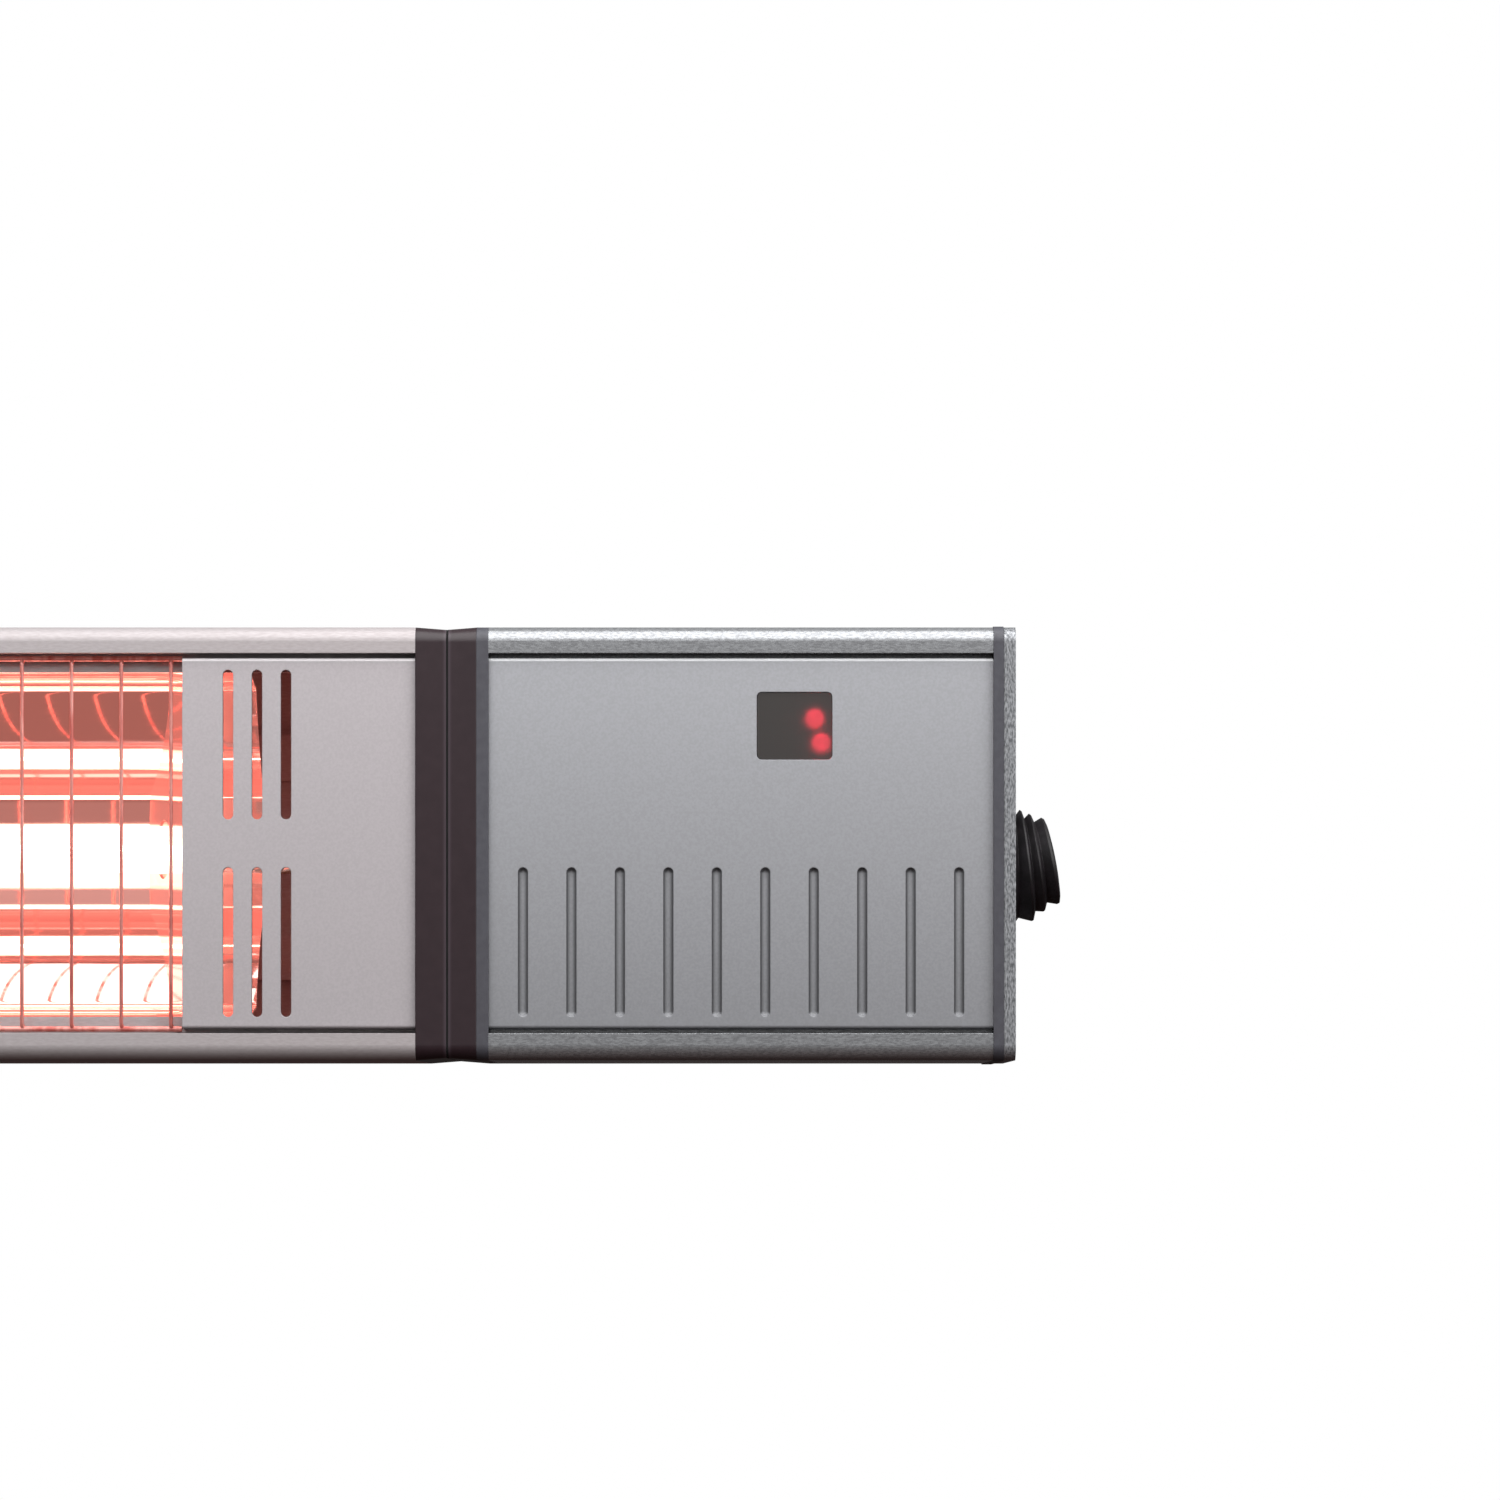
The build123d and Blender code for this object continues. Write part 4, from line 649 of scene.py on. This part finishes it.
# ---- Stage ----
class HEATER_OT_stage(Operator):
    """Set the pale floor, the soft lights, the white surroundings and the camera"""
    bl_idname = "heater.stage"
    bl_label = "Stage"

    def execute(self, context):
        scene = context.scene
        scene.view_settings.view_transform = "Standard"
        self.add_floor()
        self.set_surroundings(scene)
        target = Vector((0.15, FRONT, 0.0))
        # Each softbox: its name, its place from the target, its width and height, and its power in watts.
        for name, offset, width, height, power in (("top softbox", (0.1, -0.42, 0.66), 2.2, 0.9, 17),
                                                   ("side softbox", (1.7, -1.1, 0.35), 0.9, 0.9, 7)):
            self.add_softbox(name, target + Vector(offset), target, width, height, power)
        self.add_camera(scene)
        return {"FINISHED"}

    def add_floor(self):
        """A flat pale sheet well below the heater, left out of what the polished metal reflects."""
        side, height = 2.0, -0.5
        corners = [(-side, -side, height), (side, -side, height), (side, side, height), (-side, side, height)]
        # Studio paper, matt: pale grey with faint mottling.
        paper = grained("studio paper, matt", srgb("#E2E2E2"), srgb("#E8E8E8"), 0.2, 0.8, 0.02, 0.1 * MM)
        mesh = bpy.data.meshes.new("studio_floor")
        mesh.from_pydata(corners, [], [(0, 1, 2, 3)])
        mesh.materials.append(paper)
        floor = bpy.data.objects.new("studio_floor", mesh)
        floor.visible_glossy = False
        floor.visible_diffuse = False
        bpy.context.scene.collection.objects.link(floor)

    def set_surroundings(self, scene):
        """White where it is seen directly; as light, pale before the heater, dim behind it, rosy below."""
        world = bpy.data.worlds.new("white studio")
        world.use_nodes = True
        tree = world.node_tree
        tree.nodes.clear()
        direction = add_node(tree, "ShaderNodeTexCoord").outputs["Generated"]
        parts = add_node(tree, "ShaderNodeSeparateXYZ", {"Vector": direction})
        rise = add_node(tree, "ShaderNodeMapRange",
                        {"Value": parts.outputs["Z"], "From Min": -0.2, "From Max": 0.4,
                         "To Min": 0.1, "To Max": 0.58}).outputs[0]
        ahead = add_node(tree, "ShaderNodeMapRange",
                         {"Value": parts.outputs["Y"], "From Min": -0.2, "From Max": 0.5,
                          "To Min": 1.0, "To Max": 0.45}).outputs[0]
        level = add_node(tree, "ShaderNodeMath", {0: rise, 1: ahead}, operation="MULTIPLY").outputs[0]
        upward = add_node(tree, "ShaderNodeMapRange",
                          {"Value": parts.outputs["Z"], "From Min": -0.5, "From Max": 0.0}).outputs[0]
        tint = add_node(tree, "ShaderNodeMix", {0: upward, 6: srgb("#D8A8A0"), 7: (1, 1, 1, 1)},
                        data_type="RGBA").outputs[2]
        soft = add_node(tree, "ShaderNodeBackground", {"Color": tint, "Strength": level}).outputs[0]
        white = add_node(tree, "ShaderNodeBackground", {"Color": (1, 1, 1, 1), "Strength": 1.0}).outputs[0]
        seen = add_node(tree, "ShaderNodeLightPath").outputs["Is Camera Ray"]
        mix = add_node(tree, "ShaderNodeMixShader", {0: seen, 1: soft, 2: white}).outputs[0]
        add_node(tree, "ShaderNodeOutputWorld", {"Surface": mix})
        scene.world = world

    def add_softbox(self, name, place, target, width, height, power):
        """A soft rectangular light that faces the target."""
        light = bpy.data.lights.new(name, "AREA")
        light.shape = "RECTANGLE"
        light.size, light.size_y = width, height
        light.energy = power
        box = bpy.data.objects.new(name, light)
        box.location = place
        box.rotation_euler = (target - place).to_track_quat("-Z", "Y").to_euler()
        bpy.context.scene.collection.objects.link(box)

    def add_camera(self, scene):
        """A level long lens below the heater's middle, raised by its shift to keep uprights parallel."""
        distance, width, sensor = 1.65, 0.5009, 36
        centre_x, centre_z, height = 0.2967, 0.0311, -0.095
        lens = bpy.data.cameras.new("camera")
        lens.sensor_width = sensor
        lens.lens = sensor * distance / width
        lens.shift_y = (centre_z - height) / width
        camera = bpy.data.objects.new("camera", lens)
        camera.location = (centre_x, FRONT - distance, height)
        camera.rotation_euler = (math.radians(90), 0, 0)
        scene.collection.objects.link(camera)
        scene.camera = camera


OPERATORS = (HEATER_OT_casing, HEATER_OT_lamp, HEATER_OT_reflector, HEATER_OT_guard, HEATER_OT_gland,
             HEATER_OT_display, HEATER_OT_inside, HEATER_OT_bracket, HEATER_OT_stage)


class HEATER_PT_sidebar(Panel):
    """Lists the heater's pieces in the sidebar"""
    bl_label = "Infrared Strip Heater"
    bl_space_type = "VIEW_3D"
    bl_region_type = "UI"
    bl_category = "Heater"

    def draw(self, context):
        for group in (context.scene.heater_colours, context.scene.heater_sizes):
            for name in group.__annotations__:
                self.layout.prop(group, name)
        for operator in OPERATORS:
            self.layout.operator(operator.bl_idname)


CLASSES = (HeaterColours, HeaterSizes, *OPERATORS, HEATER_PT_sidebar)


def register():
    for item in CLASSES:
        bpy.utils.register_class(item)
    bpy.types.Scene.heater_colours = PointerProperty(type=HeaterColours)
    bpy.types.Scene.heater_sizes = PointerProperty(type=HeaterSizes)


def unregister():
    del bpy.types.Scene.heater_colours
    del bpy.types.Scene.heater_sizes
    for item in reversed(CLASSES):
        bpy.utils.unregister_class(item)


def main():
    register()
    bpy.ops.heater.casing()
    bpy.ops.heater.lamp()
    bpy.ops.heater.reflector()
    bpy.ops.heater.guard()
    bpy.ops.heater.gland()
    bpy.ops.heater.display()
    bpy.ops.heater.inside()
    bpy.ops.heater.bracket()
    bpy.ops.heater.stage()


if __name__ == "__main__":
    main()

== Work required ==
Repeat the material word for word from its opening line up to and including the line containing "bpy.context.scene.collection.objects.link(floor)".

== Output for this exercise ==
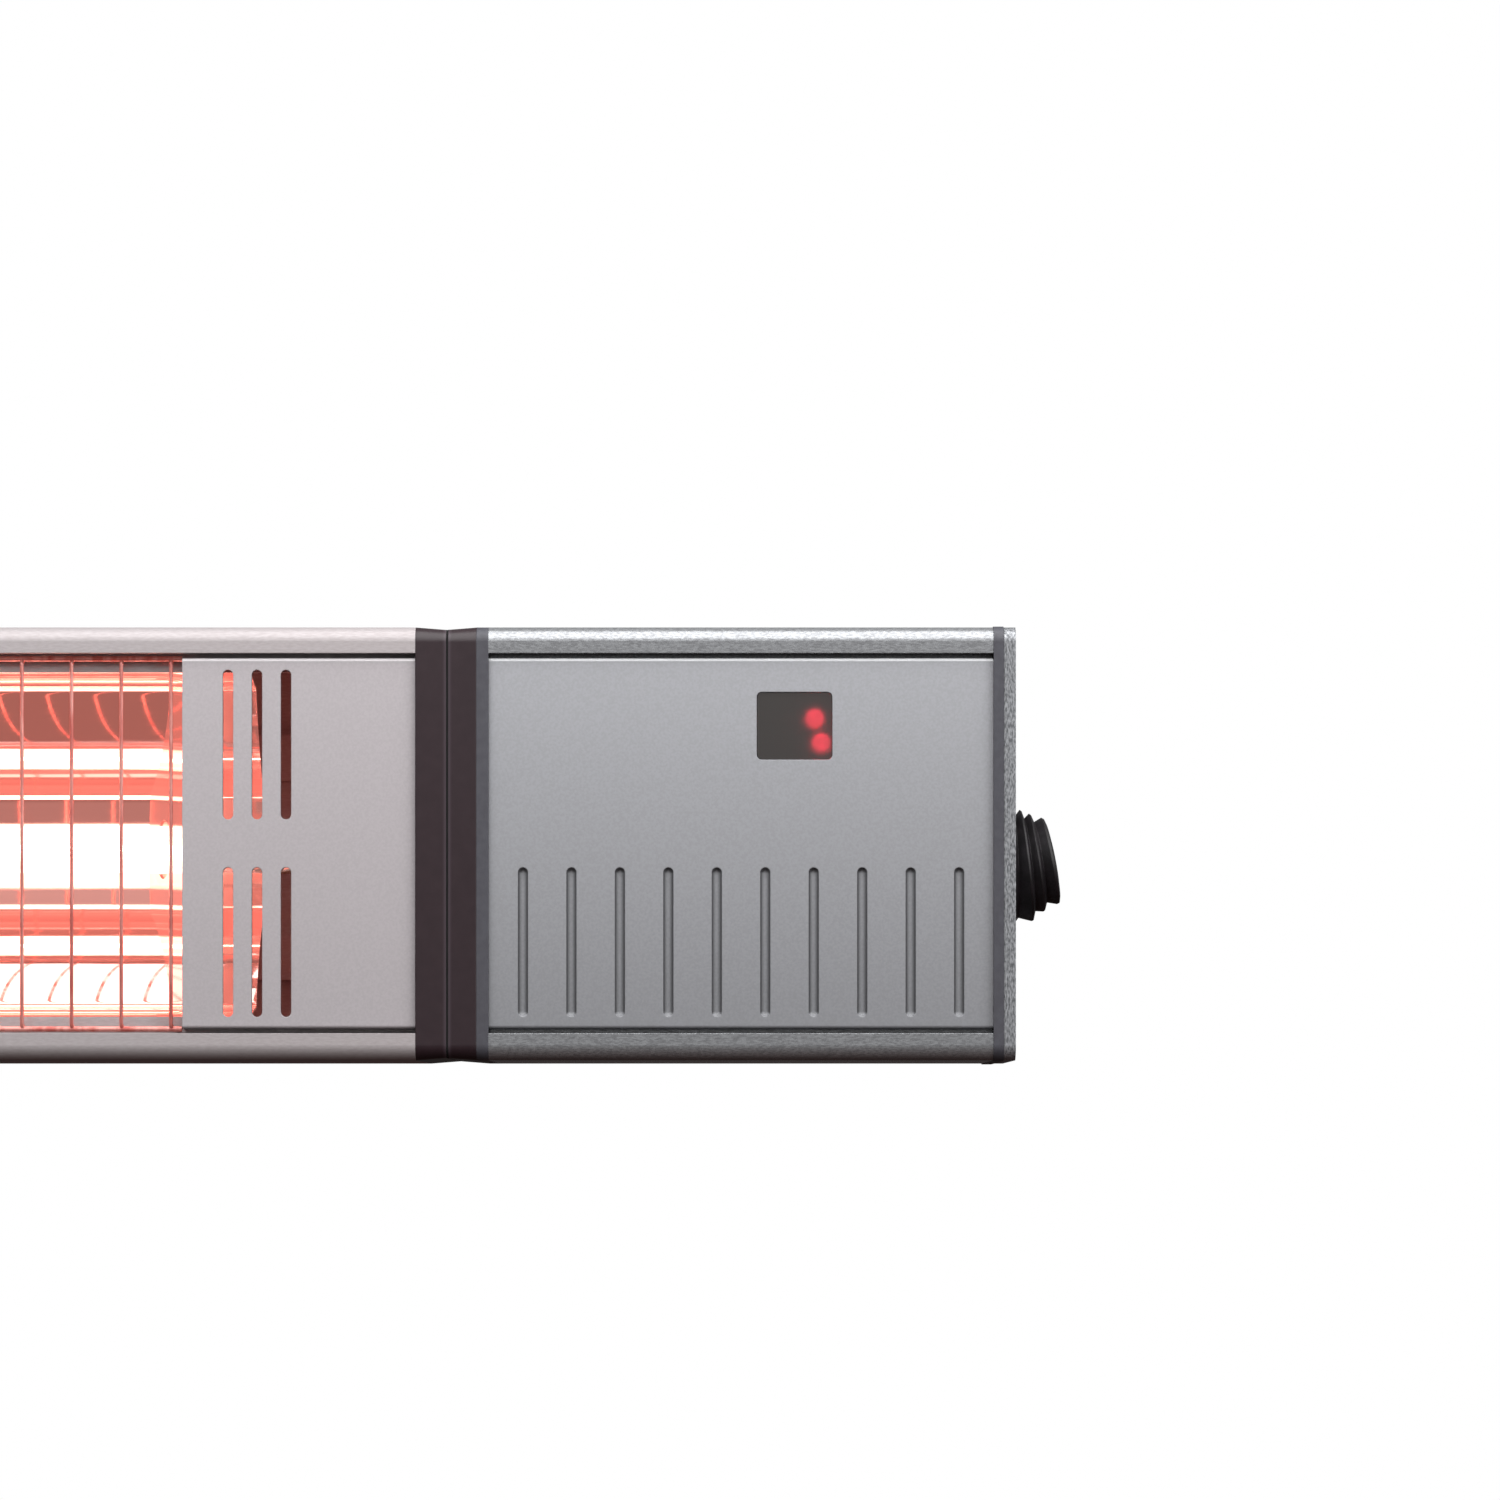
The build123d and Blender code for this object continues. Write part 4, from line 649 of scene.py on. This part finishes it.
# ---- Stage ----
class HEATER_OT_stage(Operator):
    """Set the pale floor, the soft lights, the white surroundings and the camera"""
    bl_idname = "heater.stage"
    bl_label = "Stage"

    def execute(self, context):
        scene = context.scene
        scene.view_settings.view_transform = "Standard"
        self.add_floor()
        self.set_surroundings(scene)
        target = Vector((0.15, FRONT, 0.0))
        # Each softbox: its name, its place from the target, its width and height, and its power in watts.
        for name, offset, width, height, power in (("top softbox", (0.1, -0.42, 0.66), 2.2, 0.9, 17),
                                                   ("side softbox", (1.7, -1.1, 0.35), 0.9, 0.9, 7)):
            self.add_softbox(name, target + Vector(offset), target, width, height, power)
        self.add_camera(scene)
        return {"FINISHED"}

    def add_floor(self):
        """A flat pale sheet well below the heater, left out of what the polished metal reflects."""
        side, height = 2.0, -0.5
        corners = [(-side, -side, height), (side, -side, height), (side, side, height), (-side, side, height)]
        # Studio paper, matt: pale grey with faint mottling.
        paper = grained("studio paper, matt", srgb("#E2E2E2"), srgb("#E8E8E8"), 0.2, 0.8, 0.02, 0.1 * MM)
        mesh = bpy.data.meshes.new("studio_floor")
        mesh.from_pydata(corners, [], [(0, 1, 2, 3)])
        mesh.materials.append(paper)
        floor = bpy.data.objects.new("studio_floor", mesh)
        floor.visible_glossy = False
        floor.visible_diffuse = False
        bpy.context.scene.collection.objects.link(floor)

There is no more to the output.